「列島改造」「堺屋太一」「地方創生」昭和の復刻版は「楽しくない日本」
明日の日本はセピアカラーに染まってしまうのでしょうか。石破首相が衆参両院の本会議で示した施政方針演説には「日本列島改造」「地方創生」「田中角栄」「堺屋太一」など懐かしい政策や人物名が登場しました。まるで高度成長期の繁栄を謳歌した昭和を恋しく思い出し、再現を願っているようです。この30年間、経済も社会も足踏みを続け、世界第2の経済大国の地位からずるずると後退し続けた日本。教訓はどこに反映されているのか。石破首相は「楽しい日本」を唱えていますが、とても楽しめそうにありません。
施政方針はセピアカラー
石破首相は施政方針演説の冒頭、2025年を戦後80年、昭和の元号で100年に当たる節目の年と捉え、「これまでの日本の歩みを振り返り、これからの新しい日本を考える年にしてまいります」と口火を切りました。少子高齢化に歯止めがかけられず人口減が進んでいる現状について「生産年齢人口は、これからの20年間で1500万人弱、2割以上が減少すると見込まれてます」と危機感を強調しました。

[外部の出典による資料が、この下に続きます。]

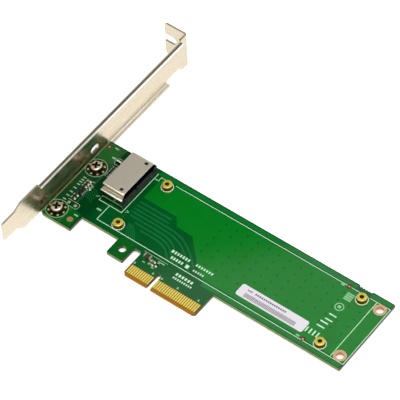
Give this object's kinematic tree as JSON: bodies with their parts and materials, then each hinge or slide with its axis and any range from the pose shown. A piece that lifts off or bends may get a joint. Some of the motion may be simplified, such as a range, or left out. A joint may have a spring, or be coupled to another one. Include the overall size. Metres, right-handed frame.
{
  "type": "drive adapter card",
  "caption": "Long narrow green circuit card with a folded steel mounting bracket, shielded drive connector, brass standoffs and a keyed gold contact tongue.",
  "frame": {"origin": "middle of the key notch at the edge of the contact tongue, on the board's component side", "axes": "+X along the card away from the mounting bracket, +Y from the contact edge toward the board's far long edge, +Z out of the component side"},
  "size_m": [0.1531, 0.12, 0.0188],
  "materials": {
    "laminate": "green solder mask over glass-fibre laminate, glossy",
    "gold_plate": "hard gold plating, satin",
    "bare_copper": "bare copper with a thin finish, satin",
    "tin": "tin and solder, satin",
    "nickel_steel": "bright nickel-plated sheet steel",
    "zinc_steel": "zinc-plated screws, bright",
    "brass": "turned brass, bright",
    "shell_steel": "nickel-plated thin sheet, satin",
    "black_moulding": "black moulded resin, matte",
    "label_film": "white polyester film, matte",
    "resistor_glaze": "dark glazed top",
    "tan_ceramic": "tan fired ceramic, matte"
  },
  "bodies": {
    "root": {"printed_board": "laminate", "edge_contacts_component_side": "gold_plate", "edge_contacts_solder_side": "gold_plate", "bare_copper_marks": "bare_copper", "bracket_screw_pads": "bare_copper", "standoff_pads": "tin", "mounting_bracket": "nickel_steel", "bracket_screw_lower": "zinc_steel", "bracket_screw_upper": "zinc_steel", "standoff_near_upper": "brass", "standoff_near_lower": "brass", "standoff_far_upper": "brass", "standoff_far_lower": "brass", "end_hole_eyelet_lower": "bare_copper", "end_hole_eyelet_upper": "bare_copper", "connector_shell": "shell_steel", "connector_housing": "black_moulding", "drive_contacts_lower": "gold_plate", "drive_contacts_upper": "gold_plate", "drive_contact_tails": "tin", "blank_label": "label_film", "regulator_body": "black_moulding", "regulator_leads": "tin", "chip_resistor_bodies": "resistor_glaze", "chip_resistor_ends": "tin", "chip_capacitor_bodies": "tan_ceramic", "chip_capacitor_ends": "tin", "large_capacitor_bodies": "tan_ceramic", "large_capacitor_ends": "tin", "signal_lamp_bodies": "black_moulding", "signal_lamp_ends": "tin"}
  },
  "joints": []
}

「その通り」と合いの手を打ちたいところでしたが、「現実を直視しなければなりません」との認識の下に提示する政策に移るとがっかり。首相の持論である地方創生を実践するため、「令和の日本列島改造」を掲げ、政府機関などの地方移転、地方イノベーション創生構想などを披露します。いずれもこの30年間以上にわたって繰り返され、頓挫している内容ばかり。「それじゃダメ」と野次を飛ばしたくなりました。

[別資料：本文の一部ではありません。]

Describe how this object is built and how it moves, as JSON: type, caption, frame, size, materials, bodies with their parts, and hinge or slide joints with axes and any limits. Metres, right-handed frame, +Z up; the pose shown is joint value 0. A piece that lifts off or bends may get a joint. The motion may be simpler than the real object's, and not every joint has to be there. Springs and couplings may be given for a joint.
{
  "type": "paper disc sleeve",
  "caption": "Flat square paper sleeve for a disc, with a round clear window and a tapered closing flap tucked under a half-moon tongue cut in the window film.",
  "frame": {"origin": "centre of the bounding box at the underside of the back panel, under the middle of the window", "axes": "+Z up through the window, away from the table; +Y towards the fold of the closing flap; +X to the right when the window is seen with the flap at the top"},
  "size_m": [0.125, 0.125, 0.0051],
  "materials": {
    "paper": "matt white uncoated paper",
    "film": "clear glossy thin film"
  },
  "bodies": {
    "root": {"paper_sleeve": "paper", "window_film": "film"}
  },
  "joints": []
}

しかも、政策を支えるのが2人の人物。「田中角栄」と「堺屋太一」。令和の列島改造論の由来は、田中角栄氏が1972年に出版した「日本列島改造論」。出版直後に首相就任したこともあって第ブームを巻き起こしました。書籍の内容は、日本の交通、通信など国のインフラ整備を軸に多角的に提案しています。ゴーストライターが通産省次官にもなった小長啓一さんといわれていますから、改めて読むと昭和、平成で実行された産業政策が先取りする形で描かれています。
50年前の国づくりを手本に?
でも、もう50年前の発想で築き上げられた国づくりです。新幹線など世界で高く評価されるインフラを構築したのは事実ですが、政策としては賞味期限を過ぎています。公鉄鋼、自動車、電機、半導体など経済の根幹となった産業政策にも成功しましたが、今や産業力は韓国や台湾、中国に追い抜かれる寸前。公害はじめ東京への一極集中、少子高齢化など多くの社会の歪みを招いたのも事実です。
「堺屋太一」もがっかりです。首相はめざす明日の日本像として明治の「強い日本」、高度経済成長の「豊かな日本」に続き、「楽しい日本」と唱えますが、その発想の原点は堺屋太一氏の著書から引用です。

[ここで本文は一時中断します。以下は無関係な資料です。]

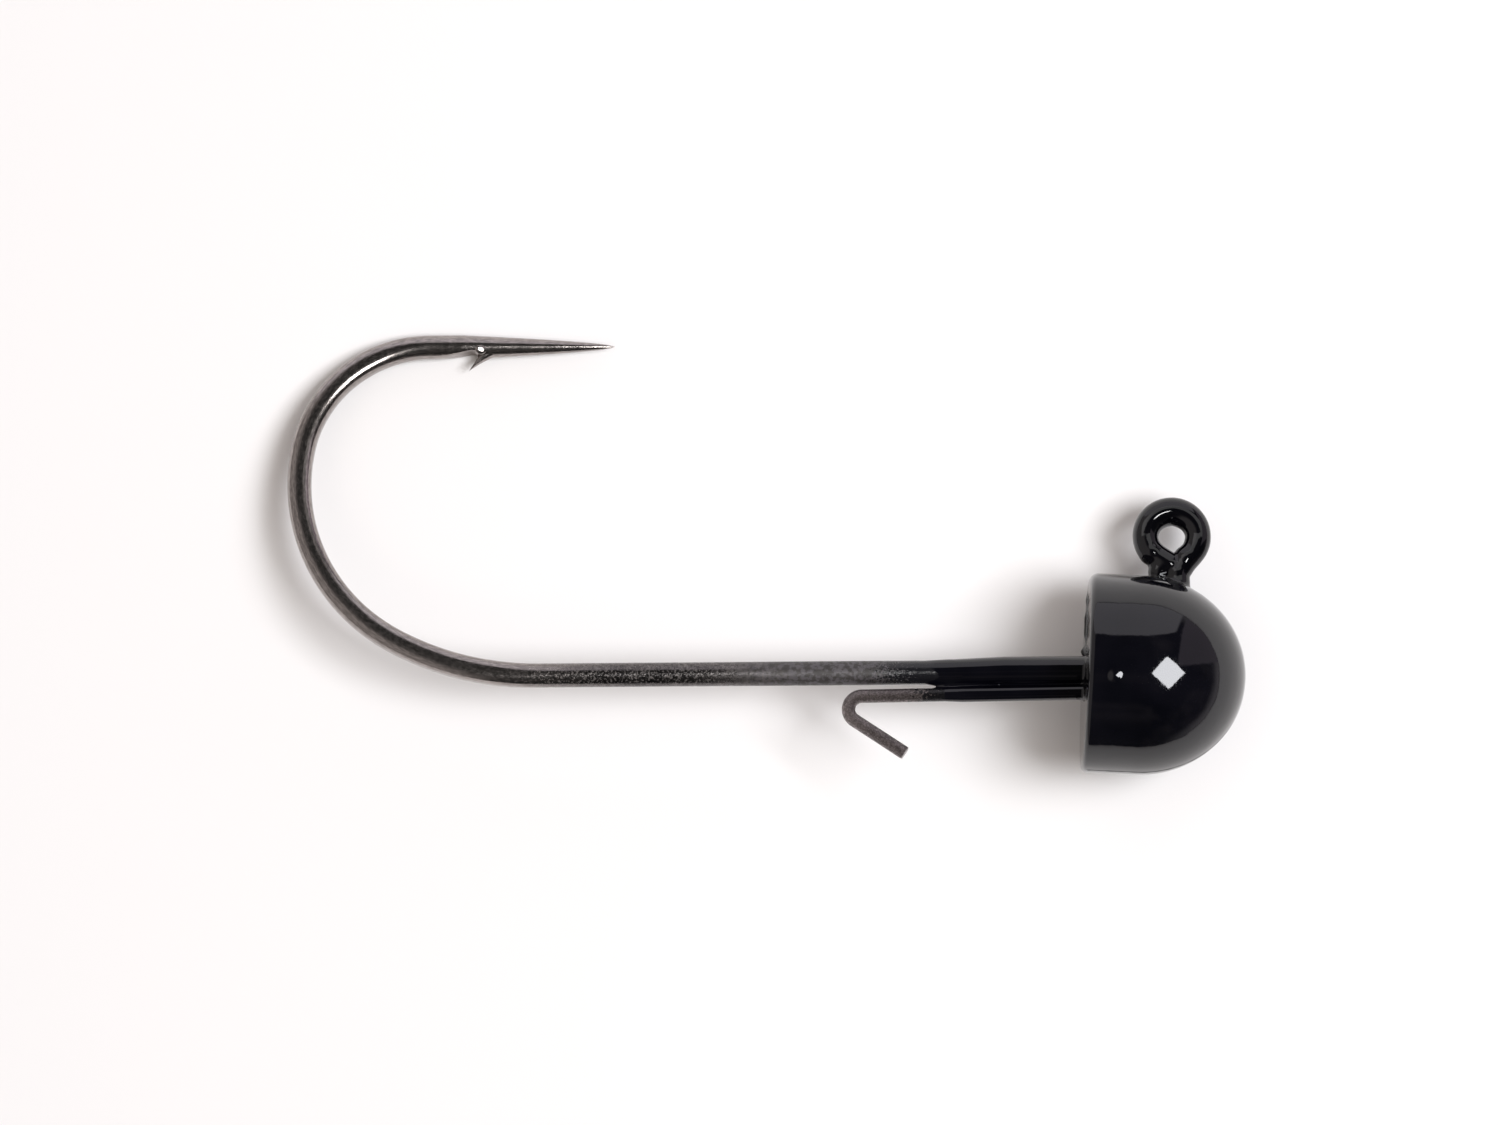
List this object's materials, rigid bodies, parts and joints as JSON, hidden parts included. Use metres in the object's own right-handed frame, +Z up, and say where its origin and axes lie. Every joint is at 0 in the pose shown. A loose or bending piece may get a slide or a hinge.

確かに今、堺屋氏の大胆な発想は必要かもしれません。彼は異能な通産省官僚として大阪万博、沖縄海洋博などのビッグプロジェクトを提案する一方、作家としても「団塊の世代」など日本の将来を描き、大胆な政策実行を唱え続けた人物です。1998年には経済企画庁長官に就任するなど「国のカタチ」を提案し、警鐘し続けました。
当時は敗戦後の復興を支える活力として堺屋太一さんが広げる大風呂敷は必要でした。欧米に追いつけ、追い抜けの時代には、日本国民を鼓舞し、経済成長にエネルギーを集中する効果はありました。でも、時代は変わりました。経済第2の大国から中国に抜かれ、ドイツに抜かれ、近くインド、インドネシアに追い越されます。残念ながら、堺屋太一さんが唱えた日本の未来の残照を仰ぎ見ても、センチメンタルな気分に浸るだけです。司馬遼太郎「坂の上の雲」を眺める心境と大きくかけ離れてしまっています。
処方箋が見当たらない
石破首相は平成26年に初代地方創生相を務めた思い入れもあるのでしょう。「楽しい日本」を実現する政策の核心として「地方創生2・0」「令和の日本列島改造」を強力に進めますと言います。いずれも手垢がついており、「2・0」というよりも「ー1」。ゴジラ映画なら楽しめますが、現実とは違います。首相も霞ヶ関も新しいビジョンを描けないのでしょうね。そういえば田中角栄さんは日本列島改造論に「国土開発の処方箋」と帯に明記していました。令和の日本に50年前の処方箋を持ったまま、「楽しい日本」ができるとは思えません。